No, I did it by inspection, and I do see where I made a mistake in my
analysis. Your implementation is subtly different from my own, and the
memory-freeing trick is pretty clever. Props on that one.

>> >> It's not O(#t) for short strings (that is, the kind you're most likely
>> >> to use as table keys), it's O(1) thanks to string interning.
>> >
>> >
>> > Creating a new string implies hashing it (which implies traversing at
>> > least
>> > part of it). It would be the same with tuples. Hashing is O(min(#s,
>> > some_threshold)) in both cases. The rest of the lookup algorithm would
>> > be
>> > exactly the same.

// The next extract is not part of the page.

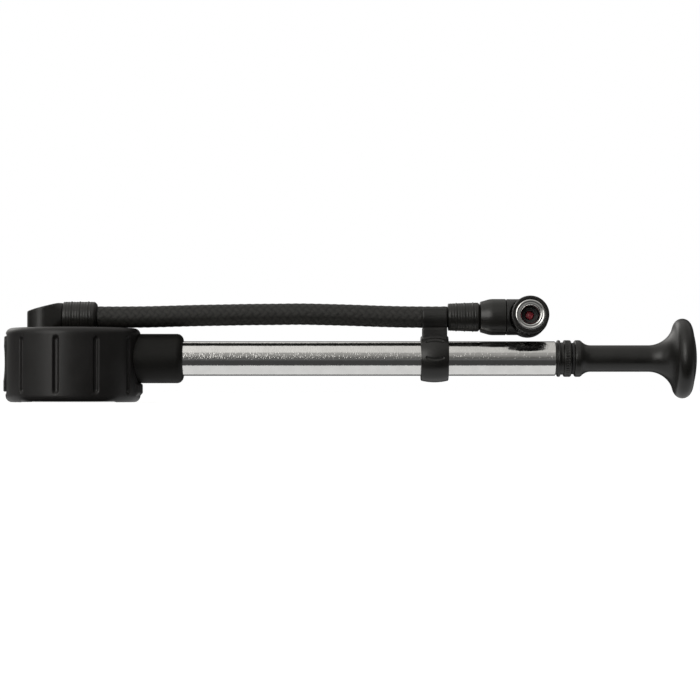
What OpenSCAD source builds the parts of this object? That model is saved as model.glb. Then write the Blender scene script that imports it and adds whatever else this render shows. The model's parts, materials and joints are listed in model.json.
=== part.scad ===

What am I missing?
>>
>> What you're missing is that there are two different operations being
>> discussed here: constructing a value, and indexing into a table.
>>
>> You don't hash a string every time you want to look up a value in a
>> table. You intern it once, and then the interned value can be used to
>> index into a table in O(1) time.
>
>
> I know there are two operations, I must be missing something else then
> because I can't see how that would be any different for tuples than for
> strings.

I think at this point I'm the one missing something, because I have no
idea what you're confused about.

>
>> The difference between these methods gets increasingly significant
>> when you cache tuples in variables.
>>
>> Interning requires you to maintain a pool of values. If you don't have
>> a mechanism in place to reap gc'ed values (and AFAIK Lua's string pool
>> doesn't reap gc'ed strings) then the pool's memory usage is
>> monotonically increasing.
>
>
> That doesn't make any sense. That would make some of my apps crash in
> minutes.

Yeah, you're right, my recollection was faulty there. Not sure I know
exactly what it was I was thinking about there.